"Não lhe chamaria uma solução preguiçosa, porque se fosse, é uma preguiçosa que tem um preço muito alto. Mas é uma solução com eficácia limitada e temos que ter noção disso", disse Cecília Silva em entrevista à Lusa a propósito das eleições autárquicas de 12 de outubro, quando questionada se a gratuitidade dos transportes públicos é uma medida 'preguiçosa' de incentivo ao uso do transporte público.
A professora universitária e investigadora do Centro de Investigação do Território, Transportes e Ambiente (CITTA) da Faculdade de Engenharia da Universidade do Porto (FEUP) e da Faculdade de Ciências e Tecnologia da Universidade de Coimbra (FCTUC) falava à Lusa numa altura em que tanto candidaturas autárquicas propõem essa medida, como a mesma já foi implementada nalgumas regiões do país.
Cecília Silva diz que a gratuitidade "já foi testada em múltiplos contextos diferentes e pode ter um efeito sobre o número de utilizadores do autocarro e não ter um efeito sobre a repartição modal, que é uma coisa diferente".
"Pode aumentar o número de pessoas que andam de transporte público, mas esses não virem de nenhum outro modo. São utilizadores que passam a utilizar aquele sistema que não utilizavam antes", explica, observando-se um fenómeno de procura induzida, que "não está a dar resposta a uma procura que já está lá presente no terreno" vinda, por exemplo, do automóvel.

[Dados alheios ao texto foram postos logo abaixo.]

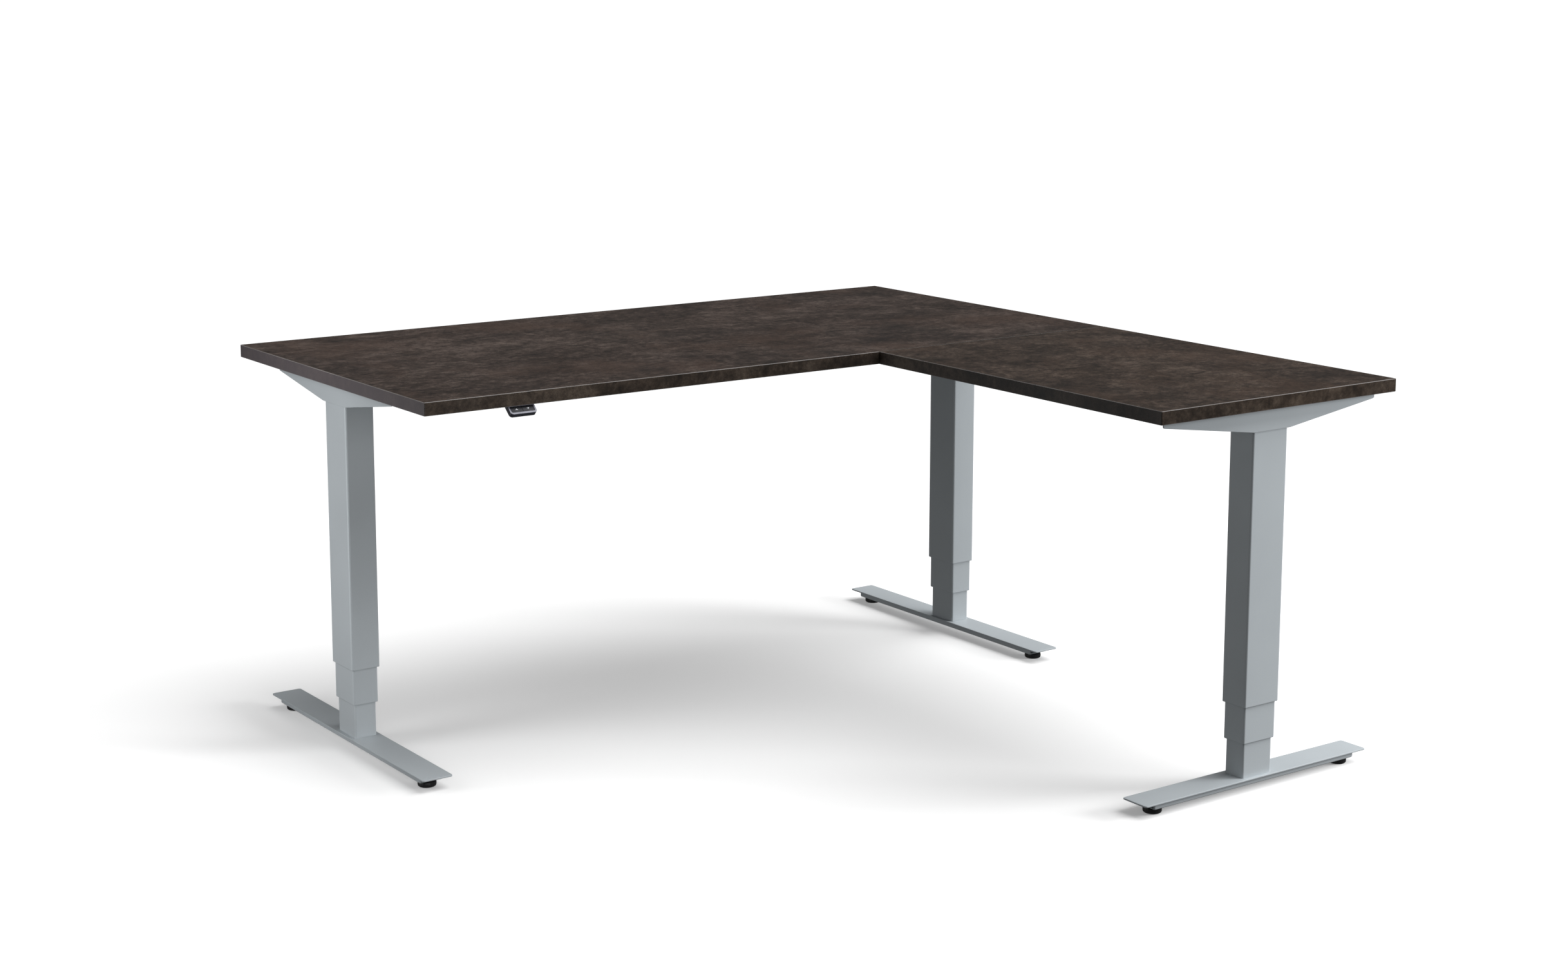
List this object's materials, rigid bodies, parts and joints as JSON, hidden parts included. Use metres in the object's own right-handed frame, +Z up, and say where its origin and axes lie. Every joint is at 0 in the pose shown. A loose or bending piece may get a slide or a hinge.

Segundo Cecília Silva, medidas deste tipo tendem, "a ir buscar pessoas que fazem viagens de lazer ou que até nem têm razão nenhuma para fazer aquela viagem, mas vão dar um passeio", pelo que não "estão a contribuir para balancear a questão da mobilidade sustentável", apesar de reconhecer que a gratuitidade "também tem um papel", por exemplo, no combate à exclusão.
"Esse papel é limitado e a partir de um certo ponto já não consegue resolver o resto dos problemas e tem uma questão que é potencialmente nefasta: quando nós reduzimos o preço do transporte público ou o tornamos gratuito, estamos diretamente a aumentar o preço que ele vai custar aos impostos, portanto, a todo o país", aponta.
Tal cenário pode "levar à redução da qualidade do serviço prestado", pois uma ordem superior pode, para cortar custos e não tirar a gratuitidade, levar a "reduzir a oferta" do serviço, o que "seria um 'tiro no pé'".
A investigadora abordou ainda a implementação de várias redes de autocarros por todo o país ao abrigo do Regime Jurídico do Serviço Público de Transporte de Passageiros (RJSPTP), e que já levou à criação de redes como a Carris Metropolitana na Área Metropolitana de Lisboa (AML), a Unir na Área Metropolitana do Porto (AMP), ou outras nas Comunidades Intermunicipais (CIM).
Para Cecília Silva, é "um processo que vai demorar algum tempo e que necessariamente precisa de algumas fases", passando de um cenário de "desorganização total do sistema de transporte público" para uma desejável "situação de maior organização" e, depois, "de um pensamento mais estratégico".
Face aos problemas na implementação de algumas das novas redes, Cecília Silva não se admira que "algumas fases sejam confusas, até porque existe também alguma falta de conhecimento técnico", considerando que, apesar de tudo, se está "a seguir uma linha que é positiva, de racionalizar o serviço de transporte público para ele poder passar a ser pensado com estratégia em vez de pela lógica da operação, porque quando havia múltiplos operadores, cada um pensava na lógica da operação, que era maximizar a receita do serviço".
Já nas zonas onde há soluções de transporte flexível ou a pedido, como as rurais, de baixa ou muito baixa densidade, onde há "necessidades muito específicas porque [os utilizadores] são idosos", a académica sugere "quase uma solução individualizada, porque muitas vezes a utilização dos veículos maiores ou dos motoristas fixos é financeiramente muito cara", sendo o transporte flexível uma "parte do pacote das soluções" de mobilidade.
A académica alerta, porém, para o "perigo das modas" de se "ir buscar a solução do município ao lado" ou de anunciar uma "solução revolucionária".
"Nós temos que perceber que nenhuma destas soluções é revolucionária. E é mais importante a solução realmente responder à necessidade da meia dúzia de pessoas que precisam dela, do que tentar trazer para aqui uma solução tecnológica, super avançada, com pedido no telemóvel e depois as pessoas que realmente a utilizam, mal o telefone conseguem utilizar", vinca.
Cecília Silva nota ainda diferença na facilidade de obtenção de financiamentos entre soluções mais humanizadas e outras mais vistosas "em que se desenvolveu uma aplicação nova, se trouxe um autocarro elétrico", alertando que "às vezes as soluções não passam pela tecnologia".